Produce the listing below again, exactly as shown.

COLLECTED MATERIAL -
---
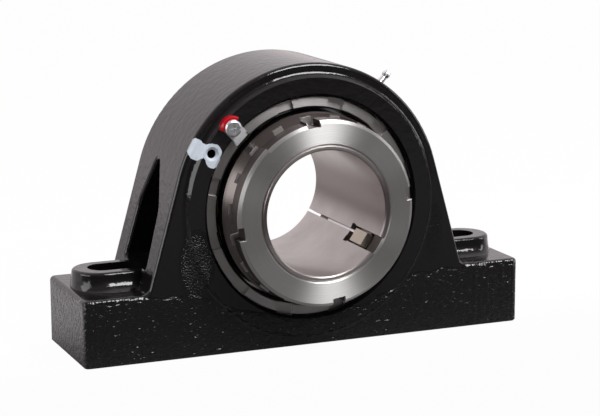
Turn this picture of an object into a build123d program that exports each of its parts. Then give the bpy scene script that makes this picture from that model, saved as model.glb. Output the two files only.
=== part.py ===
"""Pillow block: a one-piece cast housing on two bolts, holding a spherical
roller bearing that is clamped to its shaft by a split, tapered sleeve.

Millimetres. X runs along the foot, Y along the shaft (the threaded cover and
the locknut face -Y) and Z is up. The origin is the middle of the mounting
face. Every turned piece is drawn as (radius, y) and revolved about the shaft
axis, and angles round the shaft are counted from +X towards +Z.
"""
from build123d import *
import math
import os

os.makedirs("parts", exist_ok=True)

# ---- Driving sizes -------------------------------------------------------
shaft_d = 90.0              # bore of the sleeve, closed on its shaft
centre_height = 101.6       # mounting face to shaft centre
foot_length = 338.0
body_depth = 87.0           # the foot and the arch are flush, front and rear
foot_height = 48.4
bolt_spacing = 266.0
slot_width = 22.0
slot_length = 39.0

bearing_width = 52.0
roller_count = 22           # in each of the two rows
roller_d = 12.6
roller_length = 18.0
sleeve_wall = 3.5           # at the threaded end
taper_per_mm = 1.0 / 24.0   # 1:12 on the diameter
inner_race_wall = 6.6       # inner ring, from the sleeve to the race, mid width
outer_race_wall = 6.0       # outer ring, at its thinnest

# ---- Housing walls and features ------------------------------------------
housing_wall = 23.4         # from the cover thread out to the crown
flank_angle = 15.8          # the arch's sides lean out towards the foot
foot_fillet = 6.0           # between a flank and the foot
corner_round = 4.0          # upright corners of the foot
edge_round = 3.0            # front and rear edges of the casting
sole_chamfer = 1.0
boss_height = 12.8          # bolt boss, above the foot
boss_length_wall = 8.5      # boss, beyond the slot along X
boss_width_wall = 8.0
boss_offset = 2.5           # the boss reaches further outwards than inwards
boss_draft = 6.0
boss_flare = 9.0            # the boss's sides sweep out this far over the foot
boss_round = 2.4
web_front = 19.5            # flank web thickness at the boss, front
web_rear = 20.0
web_shoulder = 103.0        # height at which the pocket starts to narrow
web_front_step = 5.0        # and by how much each web has thickened there
web_rear_step = 1.5
pocket_top = 133.5
pocket_top_y = (2.5, 8.5)
pocket_shoulder_round = 25.0
pocket_top_round = 2.0
pocket_foot_round = 4.0
pocket_lip_round = 2.5
barrel_wall = 10.6          # cover thread to the floor of the flank pockets
seat_ring_height = 4.0      # round seat ring that stands proud of the front
seat_ring_wall = 16.4       # cover thread to the foot of that ring
seat_ring_slope = 3.0
seat_ring_fillet = 4.0
mouth_chamfer = 2.0
thread_relief = 1.6
rear_lip = 6.5              # shoulder behind the bearing

# ---- Cover, seals and locking tab ----------------------------------------
cover_step = 3.3            # cover thread radius beyond the outer ring
cover_band = 7.4            # radial width of the cover's face
cover_slots = 12
cover_slot_width = 12.4
cover_slot_depth = 2.7
cover_chamfer = 0.8
cover_slot_start = 15.0
seal_wall = 2.6
oring_d = 2.1
tab_angle = 135.0
tab_pitch = 15.0            # second tapped hole, half a cover slot further on
tab_width = 11.4
tab_thickness = 2.0
tab_circle_wall = 7.8       # tapped holes, outside the cover thread
screw_d = 6.0
screw_head_d = 12.2
screw_head_height = 3.8
screw_length = 16.0
hole_chamfer = 2.0
recess_width = 1.5
recess_length = 7.4
recess_depth = 2.2
washer_d = 12.0
washer_thickness = 1.2
lacquer_from = 58.0         # red mark round one side of the screw's head
lacquer_to = 192.0
lacquer_width = 2.3
lacquer_height = 4.8

# ---- Sleeve, locknut and collars -----------------------------------------
taper_start = -44.0         # the sleeve is cylindrical in front of this
sleeve_overhang = 8.2       # sleeve beyond the rear of the housing
sleeve_slit = 2.0
slit_angle = -31.0
keyway_angle = -33.8
keyway_width = 13.0
keyway_length = 46.0        # from the threaded end
keyway_relief = 4.6
key_width = 10.0
key_length = 19.0
key_setback = 21.5          # key, behind the threaded end
key_depth = 1.5             # key, sunk in the collar
nut_wall = 17.9
nut_width = 14.0
nut_chamfer = 2.2
nut_bore_chamfer = 1.2
nut_slots = 4
nut_slot_width = 9.6
nut_slot_depth = 4.8
nut_slot_start = 8.6
nut_relief_from = 103.0     # part of the rim is turned down
nut_relief_to = 132.5
nut_relief_depth = 1.7
lockwasher_thickness = 2.2
lockwasher_tangs = 19
tang_start = 4.1
tang_width = 7.5
tang_reach = 1.4            # tangs, beyond the nut
tang_depth = 6.0
collar_reach = 13.7         # collar, in front of the cover's face
collar_wall = 8.5
collar_rim_reach = 5.0      # rim, in front of the cover's face
collar_rim_width = 8.5
collar_gap = 3.3            # rim to cover
collar_counterbore = 2.6    # washer and collar, clear of the thread in front of the key
rear_collar_wall = 6.5
rear_collar_gap = 4.6
rear_collar_setback = 5.5   # its flange, behind the bearing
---
OUTPUT -
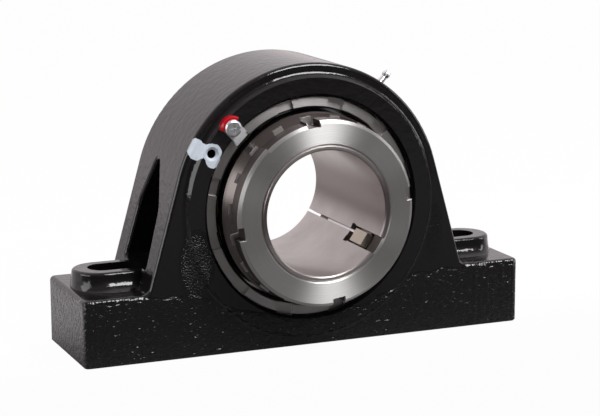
Turn this picture of an object into a build123d program that exports each of its parts. Then give the bpy scene script that makes this picture from that model, saved as model.glb. Output the two files only.
=== part.py ===
"""Pillow block: a one-piece cast housing on two bolts, holding a spherical
roller bearing that is clamped to its shaft by a split, tapered sleeve.

Millimetres. X runs along the foot, Y along the shaft (the threaded cover and
the locknut face -Y) and Z is up. The origin is the middle of the mounting
face. Every turned piece is drawn as (radius, y) and revolved about the shaft
axis, and angles round the shaft are counted from +X towards +Z.
"""
from build123d import *
import math
import os

os.makedirs("parts", exist_ok=True)

# ---- Driving sizes -------------------------------------------------------
shaft_d = 90.0              # bore of the sleeve, closed on its shaft
centre_height = 101.6       # mounting face to shaft centre
foot_length = 338.0
body_depth = 87.0           # the foot and the arch are flush, front and rear
foot_height = 48.4
bolt_spacing = 266.0
slot_width = 22.0
slot_length = 39.0

bearing_width = 52.0
roller_count = 22           # in each of the two rows
roller_d = 12.6
roller_length = 18.0
sleeve_wall = 3.5           # at the threaded end
taper_per_mm = 1.0 / 24.0   # 1:12 on the diameter
inner_race_wall = 6.6       # inner ring, from the sleeve to the race, mid width
outer_race_wall = 6.0       # outer ring, at its thinnest

# ---- Housing walls and features ------------------------------------------
housing_wall = 23.4         # from the cover thread out to the crown
flank_angle = 15.8          # the arch's sides lean out towards the foot
foot_fillet = 6.0           # between a flank and the foot
corner_round = 4.0          # upright corners of the foot
edge_round = 3.0            # front and rear edges of the casting
sole_chamfer = 1.0
boss_height = 12.8          # bolt boss, above the foot
boss_length_wall = 8.5      # boss, beyond the slot along X
boss_width_wall = 8.0
boss_offset = 2.5           # the boss reaches further outwards than inwards
boss_draft = 6.0
boss_flare = 9.0            # the boss's sides sweep out this far over the foot
boss_round = 2.4
web_front = 19.5            # flank web thickness at the boss, front
web_rear = 20.0
web_shoulder = 103.0        # height at which the pocket starts to narrow
web_front_step = 5.0        # and by how much each web has thickened there
web_rear_step = 1.5
pocket_top = 133.5
pocket_top_y = (2.5, 8.5)
pocket_shoulder_round = 25.0
pocket_top_round = 2.0
pocket_foot_round = 4.0
pocket_lip_round = 2.5
barrel_wall = 10.6          # cover thread to the floor of the flank pockets
seat_ring_height = 4.0      # round seat ring that stands proud of the front
seat_ring_wall = 16.4       # cover thread to the foot of that ring
seat_ring_slope = 3.0
seat_ring_fillet = 4.0
mouth_chamfer = 2.0
thread_relief = 1.6
rear_lip = 6.5              # shoulder behind the bearing

# ---- Cover, seals and locking tab ----------------------------------------
cover_step = 3.3            # cover thread radius beyond the outer ring
cover_band = 7.4            # radial width of the cover's face
cover_slots = 12
cover_slot_width = 12.4
cover_slot_depth = 2.7
cover_chamfer = 0.8
cover_slot_start = 15.0
seal_wall = 2.6
oring_d = 2.1
tab_angle = 135.0
tab_pitch = 15.0            # second tapped hole, half a cover slot further on
tab_width = 11.4
tab_thickness = 2.0
tab_circle_wall = 7.8       # tapped holes, outside the cover thread
screw_d = 6.0
screw_head_d = 12.2
screw_head_height = 3.8
screw_length = 16.0
hole_chamfer = 2.0
recess_width = 1.5
recess_length = 7.4
recess_depth = 2.2
washer_d = 12.0
washer_thickness = 1.2
lacquer_from = 58.0         # red mark round one side of the screw's head
lacquer_to = 192.0
lacquer_width = 2.3
lacquer_height = 4.8

# ---- Sleeve, locknut and collars -----------------------------------------
taper_start = -44.0         # the sleeve is cylindrical in front of this
sleeve_overhang = 8.2       # sleeve beyond the rear of the housing
sleeve_slit = 2.0
slit_angle = -31.0
keyway_angle = -33.8
keyway_width = 13.0
keyway_length = 46.0        # from the threaded end
keyway_relief = 4.6
key_width = 10.0
key_length = 19.0
key_setback = 21.5          # key, behind the threaded end
key_depth = 1.5             # key, sunk in the collar
nut_wall = 17.9
nut_width = 14.0
nut_chamfer = 2.2
nut_bore_chamfer = 1.2
nut_slots = 4
nut_slot_width = 9.6
nut_slot_depth = 4.8
nut_slot_start = 8.6
nut_relief_from = 103.0     # part of the rim is turned down
nut_relief_to = 132.5
nut_relief_depth = 1.7
lockwasher_thickness = 2.2
lockwasher_tangs = 19
tang_start = 4.1
tang_width = 7.5
tang_reach = 1.4            # tangs, beyond the nut
tang_depth = 6.0
collar_reach = 13.7         # collar, in front of the cover's face
collar_wall = 8.5
collar_rim_reach = 5.0      # rim, in front of the cover's face
collar_rim_width = 8.5
collar_gap = 3.3            # rim to cover
collar_counterbore = 2.6    # washer and collar, clear of the thread in front of the key
rear_collar_wall = 6.5
rear_collar_gap = 4.6
rear_collar_setback = 5.5   # its flange, behind the bearing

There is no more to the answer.